Given material =
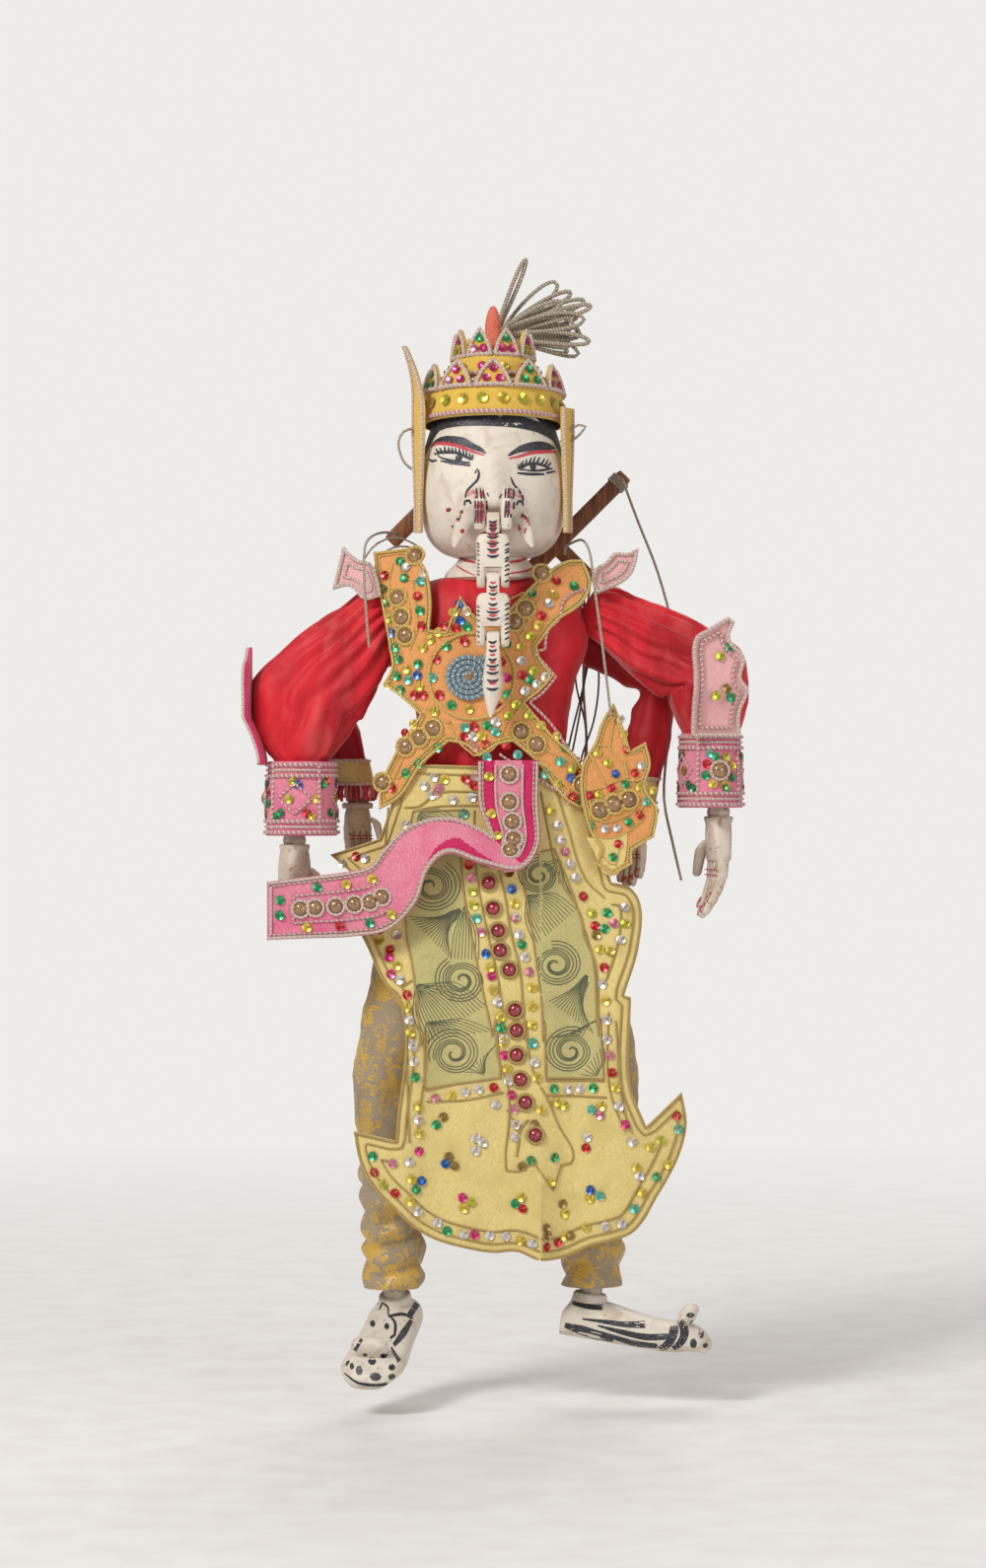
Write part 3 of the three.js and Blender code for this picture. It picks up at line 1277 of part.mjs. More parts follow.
const stringSteps = { string_shoulder: 13, string_hip: 17, string_back: 13, string_hand: 20 };
for (const [name, points] of Object.entries(stringRoutes)) {
  addPiece(torso, name, cordAlong(points, cordRadius, stringSteps[name]), cotton);
}

// The object's own zero is the middle of the grip, where a hand or a hook holds it
const marionette = new THREE.Group();
marionette.name = 'marionette';
const gripMiddle = v((gripFrom + gripTo) / 2, controlBarThick / 2, 0);
figure.position.copy(gripMiddle.applyEuler(control.rotation).add(controlAt).negate());
marionette.add(figure);

export default marionette;
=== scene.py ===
# A four-armed marionette with an elephant's nose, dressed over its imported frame.
# All shapes are written in millimetres from the waist axis, +Z up, facing -Y.
# "Left" and "right" are the viewer's. world() turns them into the frame's metres.

import json
import random
from math import atan2, cos, hypot, pi, radians, sin

import bpy
import numpy as np
from mathutils import Matrix, Vector, noise
from mathutils.bvhtree import BVHTree
from mathutils.geometry import delaunay_2d_cdt

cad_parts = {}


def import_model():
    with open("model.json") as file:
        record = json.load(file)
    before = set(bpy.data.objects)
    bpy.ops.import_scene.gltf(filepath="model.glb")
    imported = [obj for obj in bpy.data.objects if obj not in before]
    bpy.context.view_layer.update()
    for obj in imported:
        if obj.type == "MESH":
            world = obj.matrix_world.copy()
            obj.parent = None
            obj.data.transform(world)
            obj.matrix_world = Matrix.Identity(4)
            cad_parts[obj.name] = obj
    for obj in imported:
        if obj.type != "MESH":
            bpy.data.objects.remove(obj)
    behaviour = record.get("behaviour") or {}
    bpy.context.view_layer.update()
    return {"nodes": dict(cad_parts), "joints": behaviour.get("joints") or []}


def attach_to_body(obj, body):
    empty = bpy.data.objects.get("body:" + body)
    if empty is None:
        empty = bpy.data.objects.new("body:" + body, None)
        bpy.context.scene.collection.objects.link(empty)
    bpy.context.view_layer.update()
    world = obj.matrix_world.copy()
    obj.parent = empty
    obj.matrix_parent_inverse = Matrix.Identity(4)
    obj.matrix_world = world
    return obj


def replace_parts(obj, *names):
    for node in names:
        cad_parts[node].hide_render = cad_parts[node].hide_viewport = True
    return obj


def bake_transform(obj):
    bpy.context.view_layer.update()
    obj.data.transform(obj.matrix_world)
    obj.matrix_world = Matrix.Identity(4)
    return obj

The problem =
In the listing above, locate the line containing "hook holds it" and the line containing "obj.parent = None". Extract those two lines and every line between them, exactly as written, and only those.

Solution to this problem =
// The object's own zero is the middle of the grip, where a hand or a hook holds it
const marionette = new THREE.Group();
marionette.name = 'marionette';
const gripMiddle = v((gripFrom + gripTo) / 2, controlBarThick / 2, 0);
figure.position.copy(gripMiddle.applyEuler(control.rotation).add(controlAt).negate());
marionette.add(figure);

export default marionette;
=== scene.py ===
# A four-armed marionette with an elephant's nose, dressed over its imported frame.
# All shapes are written in millimetres from the waist axis, +Z up, facing -Y.
# "Left" and "right" are the viewer's. world() turns them into the frame's metres.

import json
import random
from math import atan2, cos, hypot, pi, radians, sin

import bpy
import numpy as np
from mathutils import Matrix, Vector, noise
from mathutils.bvhtree import BVHTree
from mathutils.geometry import delaunay_2d_cdt

cad_parts = {}


def import_model():
    with open("model.json") as file:
        record = json.load(file)
    before = set(bpy.data.objects)
    bpy.ops.import_scene.gltf(filepath="model.glb")
    imported = [obj for obj in bpy.data.objects if obj not in before]
    bpy.context.view_layer.update()
    for obj in imported:
        if obj.type == "MESH":
            world = obj.matrix_world.copy()
            obj.parent = None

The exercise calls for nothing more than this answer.